John Torpey
John Torpey is Professor of Sociology and History at the Graduate Center, City University of New York, and Director of the Ralph Bunche Institute for International Studies at the Graduate Center. His specializations range from Race, Ethnicity, and Migration to Social and Critical Theory, Sociology of Religion, Sociology of State, Social Class, and Political Sociology. His research interests include Comparative Historical Sociology, Comparative Religion, Conflict, and Changes in the Nature of Warfare in the Contemporary World
He is the author or editor of eight books: Intellectuals, Socialism, and Dissent: The East German Opposition and its Legacy (1995); The Invention of the Passport: Surveillance, Citizenship, and the State (2000); Documenting Individual Identity: The Development of State Practices in the Modern World (edited with Jane Caplan; Princeton: Princeton UP, 2001); Politics and the Past: On Repairing Historical Injustices (2004); Old Europe, New Europe, Core Europe: Transatlantic Relations after the Iraq War (2005), Making Whole What Has Been Smashed: On Reparations Politics (2006); The Post-Secular in Question (2012); and, with Christian Joppke, Legal Integration of Islam: A Transatlantic Comparison (2013). He is on the editorial board of Theory and Society and the Journal of Human Rights, and edits a series for Temple University Press titled “Politics, History, and Social Change.”

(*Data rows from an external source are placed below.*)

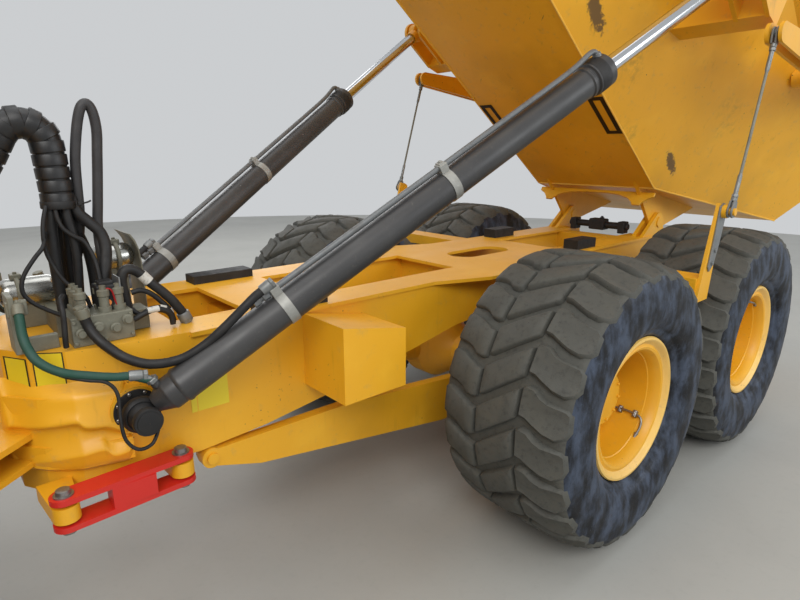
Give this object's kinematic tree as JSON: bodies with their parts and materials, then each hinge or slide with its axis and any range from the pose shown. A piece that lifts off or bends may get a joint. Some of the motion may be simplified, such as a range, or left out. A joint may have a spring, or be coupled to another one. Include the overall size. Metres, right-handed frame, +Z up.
{
  "type": "articulated dump truck",
  "caption": "Articulated six-wheel hauler with its load body raised on two hoist cylinders, a cable-drawn tailgate, a steering hinge, a cab and a tilting hood.",
  "frame": {"origin": "on the floor, under the middle of the truck's box as it stands with its body raised", "axes": "+X towards the rear, +Y towards the right-hand side, +Z up"},
  "size_m": [11.4063, 3.076, 5.3336],
  "materials": {
    "machine_paint": "satin",
    "tyre_rubber": "matt, dusty",
    "frame_grey": "satin",
    "cylinder_grey": "satin",
    "chrome_rod": "polished",
    "link_red": "satin",
    "valve_grey": "cast",
    "black_rubber": "matt",
    "galvanised": "dull",
    "machine_steel": "cast",
    "cab_glass": "clear",
    "seat_fabric": "woven",
    "trim_plastic": "grained",
    "lamp_clear": "clear",
    "lamp_red": "gloss"
  },
  "bodies": {
    "rear_chassis": {"rear_frame": "machine_paint", "bogie_beams": "machine_paint", "middle_axle": "machine_paint", "rear_axle": "machine_paint", "axle_stays": "machine_paint", "side_box": "machine_paint", "lock_link": "link_red", "valve_block": "valve_grey", "hydraulic_hoses": "black_rubber", "rest_pads": "black_rubber", "driveline": "machine_steel", "rear_lamps": "lamp_red"},
    "tractor": {"front_frame": "frame_grey", "front_axle": "machine_paint", "engine_block": "machine_steel", "bumper": "machine_paint", "fenders": "machine_paint", "side_tanks": "machine_paint", "exhaust_stack": "galvanised", "cab_shell": "machine_paint", "cab_glass": "cab_glass", "cab_seat": "seat_fabric", "dashboard": "trim_plastic", "mirrors": "trim_plastic", "front_lamps": "lamp_clear"},
    "hood": {"hood": "machine_paint"},
    "cab_door": {"cab_door": "machine_paint", "door_glass": "cab_glass"},
    "load_body": {"load_body": "machine_paint"},
    "tailgate": {"tailgate": "machine_paint"},
    "wheel_front_left": {"rim_front_left": "machine_paint", "tyre_front_left": "tyre_rubber"},
    "wheel_front_right": {"rim_front_right": "machine_paint", "tyre_front_right": "tyre_rubber"},
    "wheel_middle_left": {"rim_middle_left": "machine_paint", "tyre_middle_left": "tyre_rubber"},
    "wheel_middle_right": {"rim_middle_right": "machine_paint", "tyre_middle_right": "tyre_rubber"},
    "wheel_rear_left": {"rim_rear_left": "machine_paint", "tyre_rear_left": "tyre_rubber"},
    "wheel_rear_right": {"rim_rear_right": "machine_paint", "tyre_rear_right": "tyre_rubber"},
    "hoist_barrel_left": {"hoist_barrel_left": "cylinder_grey"},
    "hoist_rod_left": {"hoist_rod_left": "chrome_rod"},
    "steering_barrel_left": {"steering_barrel_left": "cylinder_grey"},
    "steering_rod_left": {"steering_rod_left": "chrome_rod"},
    "gate_cable_left": {"gate_cable_left": "galvanised"},
    "hoist_barrel_right": {"hoist_barrel_right": "cylinder_grey"},
    "hoist_rod_right": {"hoist_rod_right": "chrome_rod"},
    "steering_barrel_right": {"steering_barrel_right": "cylinder_grey"},
    "steering_rod_right": {"steering_rod_right": "chrome_rod"},
    "gate_cable_right": {"gate_cable_right": "galvanised"}
  },
  "joints": [
    {"name": "steering", "type": "hinge", "parent": "rear_chassis", "child": "tractor", "pos_m": [-1.7252, 0, 0.915], "axis": [0, 0, 1], "range_deg": [-45, 45]},
    {"name": "spin_front_left", "type": "hinge", "parent": "tractor", "child": "wheel_front_left", "pos_m": [-2.9352, -1.158, 0.775], "axis": [0, 1, 0], "continuous": true},
    {"name": "spin_front_right", "type": "hinge", "parent": "tractor", "child": "wheel_front_right", "pos_m": [-2.9352, 1.158, 0.775], "axis": [0, 1, 0], "continuous": true},
    {"name": "spin_middle_left", "type": "hinge", "parent": "rear_chassis", "child": "wheel_middle_left", "pos_m": [1.2378, -1.158, 0.775], "axis": [0, 1, 0], "continuous": true},
    {"name": "spin_middle_right", "type": "hinge", "parent": "rear_chassis", "child": "wheel_middle_right", "pos_m": [1.2378, 1.158, 0.775], "axis": [0, 1, 0], "continuous": true},
    {"name": "spin_rear_left", "type": "hinge", "parent": "rear_chassis", "child": "wheel_rear_left", "pos_m": [2.9078, -1.158, 0.775], "axis": [0, 1, 0], "continuous": true},
    {"name": "spin_rear_right", "type": "hinge", "parent": "rear_chassis", "child": "wheel_rear_right", "pos_m": [2.9078, 1.158, 0.775], "axis": [0, 1, 0], "continuous": true},
    {"name": "body_tip", "type": "hinge", "parent": "rear_chassis", "child": "load_body", "pos_m": [3.5018, 0, 1.468], "axis": [0, 1, 0], "range_deg": [-36, 34]},
    {"name": "gate_swing", "type": "hinge", "parent": "load_body", "child": "tailgate", "pos_m": [3.88445, 0, 2.61394], "axis": [0, -1, 0], "range_deg": [-31.5, 29.76]},
    {"name": "hoist_swing_left", "type": "hinge", "parent": "rear_chassis", "child": "hoist_barrel_left", "pos_m": [-0.8992, -0.55, 1.102], "axis": [-0.5556, -0.2417, 0.7955], "range_deg": [-3.94, 3.73]},
    {"name": "hoist_stroke_left", "type": "slide", "parent": "hoist_barrel_left", "child": "hoist_rod_left", "axis": [0.8305, -0.2072, 0.5171], "range_m": [-1.077, 1.017]},
    {"name": "cable_swing_left", "type": "hinge", "parent": "rear_chassis", "child": "gate_cable_left", "pos_m": [2.1908, -1.47, 1.729], "axis": [0, 1, 0], "range_deg": [-40.83, 38.57]},
    {"name": "steering_swing_left", "type": "hinge", "parent": "tractor", "child": "steering_barrel_left", "pos_m": [-2.9622, -0.55, 0.975], "axis": [0, 0, 1], "range_deg": [-7.52, 7.52]},
    {"name": "steering_stroke_left", "type": "slide", "parent": "steering_barrel_left", "child": "steering_rod_left", "axis": [0.9969, 0.0792, 0], "range_m": [-0.345, 0.345]},
    {"name": "hoist_swing_right", "type": "hinge", "parent": "rear_chassis", "child": "hoist_barrel_right", "pos_m": [-0.8992, 0.55, 1.102], "axis": [0.5556, -0.2417, -0.7955], "range_deg": [-3.94, 3.73]},
    {"name": "hoist_stroke_right", "type": "slide", "parent": "hoist_barrel_right", "child": "hoist_rod_right", "axis": [0.8305, 0.2072, 0.5171], "range_m": [-1.077, 1.017]},
    {"name": "cable_swing_right", "type": "hinge", "parent": "rear_chassis", "child": "gate_cable_right", "pos_m": [2.1908, 1.47, 1.729], "axis": [0, 1, 0], "range_deg": [-40.83, 38.57]},
    {"name": "steering_swing_right", "type": "hinge", "parent": "tractor", "child": "steering_barrel_right", "pos_m": [-2.9622, 0.55, 0.975], "axis": [0, 0, 1], "range_deg": [-7.52, 7.52]},
    {"name": "steering_stroke_right", "type": "slide", "parent": "steering_barrel_right", "child": "steering_rod_right", "axis": [0.9969, -0.0792, 0], "range_m": [-0.345, 0.345]},
    {"name": "hood_tilt", "type": "hinge", "parent": "tractor", "child": "hood", "pos_m": [-5.5612, 0, 1.205], "axis": [0, -1, 0], "range_deg": [0, 70]},
    {"name": "door_swing", "type": "hinge", "parent": "tractor", "child": "cab_door", "pos_m": [-3.6682, -0.896, 2.475], "axis": [0, 0, -1], "range_deg": [0, 80]}
  ],
  "couplings": [
    {"joint": "gate_swing", "follows": "body_tip", "ratio": 0.86944},
    {"joint": "hoist_swing_left", "follows": "body_tip", "ratio": 0.10397},
    {"joint": "hoist_stroke_left", "follows": "body_tip", "m_per_rad": 1.706},
    {"joint": "cable_swing_left", "follows": "body_tip", "ratio": 1.1286},
    {"joint": "steering_swing_left", "follows": "steering", "ratio": -0.16261},
    {"joint": "steering_stroke_left", "follows": "steering", "m_per_rad": -0.43239},
    {"joint": "hoist_swing_right", "follows": "body_tip", "ratio": 0.10397},
    {"joint": "hoist_stroke_right", "follows": "body_tip", "m_per_rad": 1.706},
    {"joint": "cable_swing_right", "follows": "body_tip", "ratio": 1.1286},
    {"joint": "steering_swing_right", "follows": "steering", "ratio": -0.16261},
    {"joint": "steering_stroke_right", "follows": "steering", "m_per_rad": 0.43239}
  ]
}
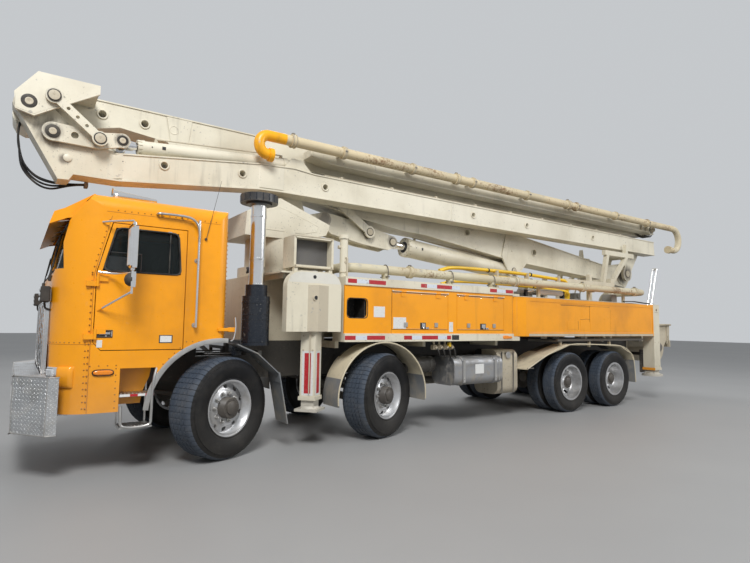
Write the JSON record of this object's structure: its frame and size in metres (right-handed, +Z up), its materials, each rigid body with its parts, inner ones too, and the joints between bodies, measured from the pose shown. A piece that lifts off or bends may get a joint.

Citizenship Lecture on July 18, 6pm | Campus Griebnitzsee, House 7, Room 2.27
The End of the World As We Know It? From Social Citizenship to the Gig Economy
This lecture surveys contributions to social progress in the rich world from the pre-industrial period to the current age of techno-financial capitalism. I explore developments in demography, public health, longevity, and patterns of work with an eye toward understanding the distinctiveness of our contemporary situation. In particular, I argue that contributions to public infrastructure were crucial to advances in public well-being over the past 200 years and that those are now being undermined by a lack of investment that falls particularly hard on the least well-off.